Within a span of a few decades after the Civil War, the United States was transformed from a predominantly rural agrarian society to a full industrial economy with large metropolitan cities. Before the industrial revolution, most people lived in large isolated agricultural household and small towns, where they did some small-scale farming to sustain the livelihood of their families. However, during the industrial revolution, the life of the American citizens improved in several ways and created problems for others as well. In particular, some of the specific groups of people that were largely affected by industrialization included workers, African American, and women and children among others.


As U.S. citizens migrated from the rural areas to the urban cities to seek employment in the factories, they encountered various problems. Firstly, a majority of the workers were unskilled and willing to do any work for as long as they were paid (O’Connor, 2005). Lack of skills to operate the machinery and the factory equipment also led to workers sustaining injuries and sometimes death. The working conditions were also poor and unsafe as employers focused more on making profits and not on the health and safety of its workforce. Consequently, a long line of unskilled laborers, employers could set wages as low as they wanted and forced them to work for longer hours of up to ten hours a day.

Women and Children

Before the Civil War, women did not have paid jobs. Rather, they stayed at home and took care of the household needs. However, after the Civil War and with the Industrial Revolution, majority began working in factories and accepted lower pay to meet the cost of living that had gone up with the revolution (Mink & O’Connor, 2005). Virtually, working afforded women new opportunities and exposed them to new dangers. Children were left at home to fend for themselves as the absence of mothers led to increased neglect cases, and infant mortality rates increased. With the introduction of female workers, several political changes were proposed as women began fighting for their role in the society. Consequently, prior the revolution, children were never expected to work in factories, but after the Civil War, many mothers began to encourage their children to work in factories and farms. Although the move though intended to help with the household expenditure, it brought up an epidemic of child labor.

African American

After the Civil War, the majority of the African American people took up work in the factories and farms. Unfortunately, compared to their white counterparts, black Americans were paid less (Mink & O’Connor, 2005). In reality, the African American people were treated as property, and some were sold as property and labored without pay. Additionally, African Americans suffered segregation after the Civil War and fought for an extended time to win their freedom. In fact, the black Americans did not enjoy any benefits from the changes brought about by the Civil War.

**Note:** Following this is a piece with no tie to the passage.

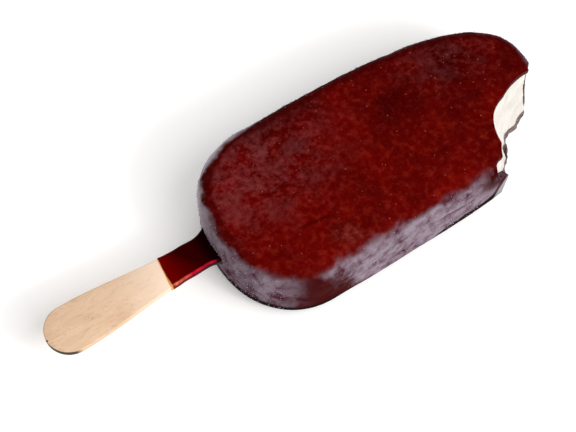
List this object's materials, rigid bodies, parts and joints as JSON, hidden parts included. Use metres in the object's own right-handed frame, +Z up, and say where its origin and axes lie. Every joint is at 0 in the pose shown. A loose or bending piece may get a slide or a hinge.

Virtually, the Industrial Revolution affected everything on its path including farmers, workers, women, and children, as well as African Americans who did not enjoy any benefits of the industrialization. Nonetheless, apart from the negative effect that industrialization had on the American society, it also had a positive effect. The revolution brought the trade unions that helped fight for the rights of the U.S. citizens. It also brought along the technological innovations that provided the basis of the current technological changes in the modern society.


Fagerberg, J., Mowery, D. C., & Nelson, R. R. (2006). The Oxford handbook of innovation. Oxford: Oxford University Press.

Gildemeister, G. A. (2008). The founding of the American Federation of Labor. Labor History, 22(2), 262-268.

Hirschman, C., & Mogford, E. (2009). Immigration and the American industrial revolution from 1880 to 1920. Social Science Research, 38(4), 897-920.

Mink, G., & O’Connor, A. (2005). Poverty in the United States: Vol. 1. Santa Barbara, California: ABC-CLIO.